As for snobbery, the intellectual raises himself above ordinary folk – who still cling quixotically to standards, prejudices, and taboos – by his thorough rejection of them. Unlike others, he is not a prisoner of his upbringing and cultural inheritance; and thus he proves the freedom of his spirit by the amorality of his conceptions.
This is perfectly correct as far as it goes, but there is more – or rather something more basic – to be said. I return always to this comment from Yeats, which seems to me about the most profound and lovely thing ever said on the subject of the metaphysical prerequisites of art:
And it may be that men are only able to fashion into beautiful shapes the most delicate emotions of the soul, spending their days with a patience of the middle ages in the perfect rounding of a verse, or in the perfect carving of a flower, when they are certain that the soul will not die with the body and that the gates of peace are wide, and that the watchers are at their places upon the wall. (John Eglinton and Spiritual Art, 1898.)
There must, in short, be a watcher upon the wall, whether divine or otherwise. A century or more of iconoclasm, literal and figurative, has left the wall bare. Damien Hirst or Marcus Harvey may glance over their shoulder, but there is no hovering presence to make them ashamed of their littleness and their squalor, and to remind them that their fullest humanity is something owed. Every medieval stonemason understood as much.
As for Harvey’s portrait – needless to say, the mandarins of our wrecked culture continue to find it irresistible.
Dalrymple’s essay appears in his collection Our Culture, What’s Left of It: the Mandarins and the Masses, which also includes the classic essay “The Barbarians at the Gates of Paris,” about the banlieues of the French capital. It is the definition of mandatory reading.
Posted on August 7th, 2010 at 10:36am.
We tried a palette cleanser of French pastry at Payard.
I clicked over. Now that’s ART. Someone get them an NEA grant. Stat!
Like the arts commissars, I prefer a mechanistic approach to the problem of modern art as an arm of the left’s ministry of information.
Dalrymple: Intellectuals prove the purity of their political sentiment by the foulness of their productions.
Granted, but that doesn’t cover their motivation. Intellectuals need porsches (and patronage and accolades) too. Foul = sensational = publicity. The more publicity . . . well you get the idea. The “purity of political sentiment” is the protective coloration, the armor against the barbarians – and anyone with healthy aesthetic values as it turns out.
IMO, changing the cultural climate is a matter of connecting the government education arts complex more directly with the people who actually pay for it. Depose the arts council mandarins and replace with the soccer mom accounts managers. If they object we can say we’re simply emulating everybody’s arts ideal, Mao Zedong.
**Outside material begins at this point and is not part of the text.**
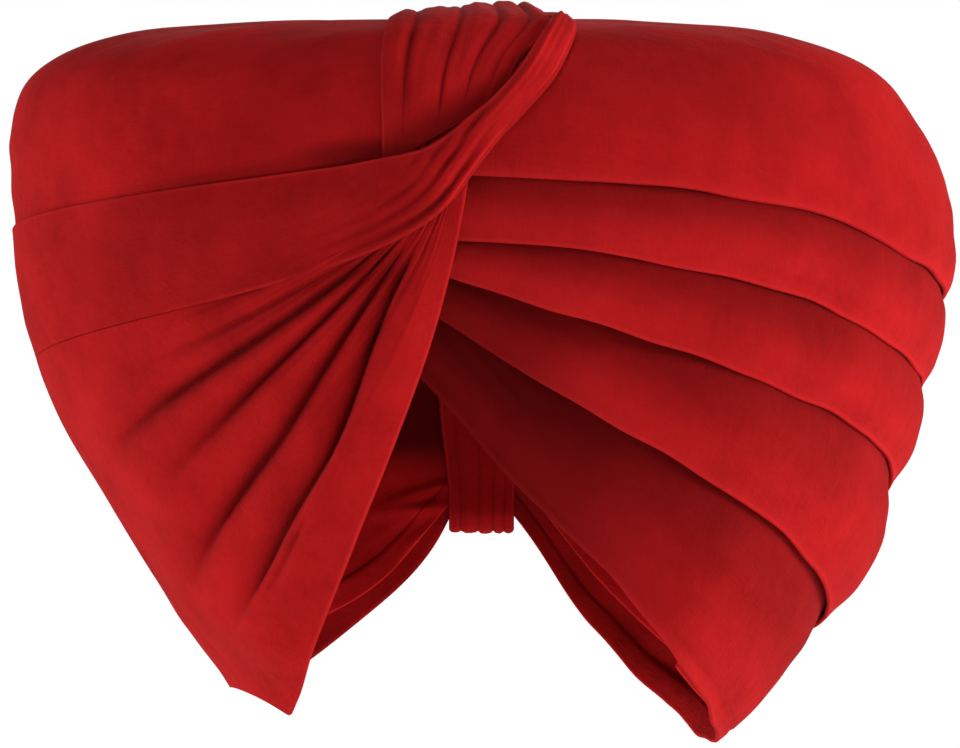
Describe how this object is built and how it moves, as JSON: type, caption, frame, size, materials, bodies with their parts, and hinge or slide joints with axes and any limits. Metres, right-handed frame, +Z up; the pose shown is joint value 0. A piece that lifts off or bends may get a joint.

Now that would be delicious.
Heh. I’m sure the kids were loving the furniture, when they could be bothered to look up from texting. (when I was young, furniture exhibits were painful to be dragged through, and no cell phones then!) It may not be your thing, but there’s still some great modern stuff being made in the midst of the pretentious crap. I don’t care for the Koons you’re showing above, but I do smile when I see his giant, stainless steel “balloon” animals. (and I find Chris Burden’s installation “Urban Light” in front of the L.A. County Museum of art very charming). Since this is a movie site, may I recommend “Exit Through the Gift Shop,” a pretty great documentary on “street”art, fads, and hucksterism. Really should not be missed. The one benefit of pretty much anything being “art” is that anyone can try it. Eventually history will give us more masters, no watcher on the wall needed.
This was before the days of texting. I will be sure to see “Exit Through the Gift Shop.”
The notion that “anything is art” will not lead to “more masters,” but to no masters. Mastery is a technical function of the labor to transcend one’s everyday vision and understanding and the mundane trappings of the world. If anything and everything are art, this backbreaking labor is no longer required; the mastery of the hand and eye is no longer required. You wind up with exactly what we have: art that editorializes rather than floods the eye with beauty and meaning.
I respectfully disagree. Someone who tries sketching on a drugstore pad or making a collage out of magazine clippings (even after seeing even a pretentious modern exhibit) might try a fine arts course when they find they want to do better, just as a home cook might want to improve their cooking after having a fantastic meal or watching a tv cooking show. And maybe it might just be a hobby for them, but they’ll think highly enough of art to take their kids to museums and give them lessons early on.The less “exotic” the arts are, the more will try it. The more who try it, more will get hooked on it, and innovate, and eventually that’s where your new masters will come from. And the last time I checked, art schools that continue to teach classic techniques. And one might argue that art has _always_ editorialized–or what did you think all that magnificent classical religious art was for?
edited to add: I really wish there were an edit feature! I apologize for dropped parentheses and garbled syntax!